I'm quite sure you can do all sorts of mental gymnastics to avoid thinking of yourself as a spammer.

Here's my basic criteria for spam:

1. It's unsolicited.

2. It's trying to sell something / exploit people.

In my grading scale I classify you as a spammer. A "bespoke" spammer perhaps, but I still do not want to waste time reading anything you send me, or waste time even clicking "mark as spam", unless I ask for it. You would be stealing my mental CPU cycles (which are few and precious).

handfuloflight|1 year ago

> 2. It's trying to sell something / exploit people.

Are these synonymous?

jamesfinlayson|1 year ago

I remember an old boss launching a product this way - he read the spam law and while I don't remember the specifics, sending an unsolicited email to people whose emails you obtained legitimately was okay if you weren't explicitly selling something (which I think is very open to interpretation).

handfuloflight|1 year ago

> was okay if you weren't explicitly selling something.

The CAN-SPAM Act does not forbid explicitly selling something.

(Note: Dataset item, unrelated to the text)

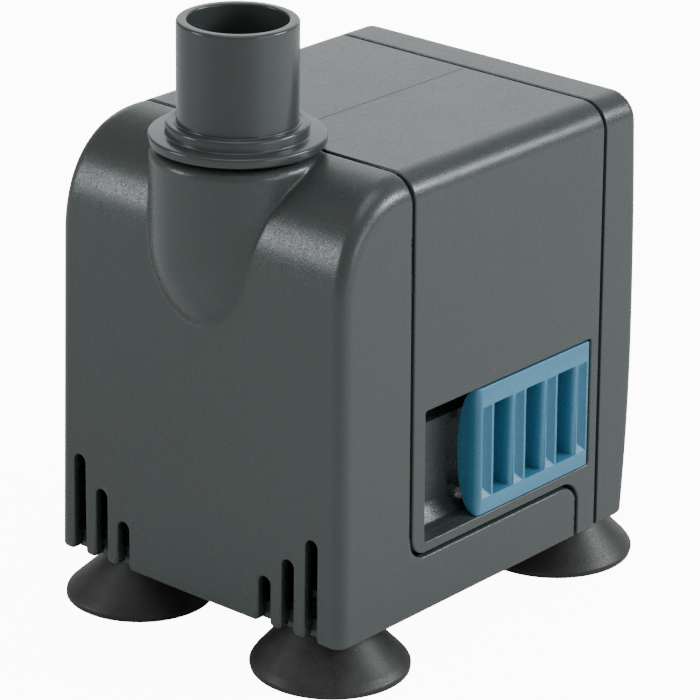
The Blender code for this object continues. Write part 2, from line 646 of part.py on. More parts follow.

Rather it requires an opt-out mechanism and identifiers for who the sender is.

handfuloflight|1 year ago

So if the same qualitative factors were kept for your outreach, just an increase in the quantitative equation means it's spam? One discrete instance is not spam but the combination of all of them makes the whole spam, when certain thresholds are reached? If so, how do we define those thresholds?

jmduke|1 year ago

It's an interesting question! To me, an (or perhaps _the_) obvious threshold is once the emails become automated.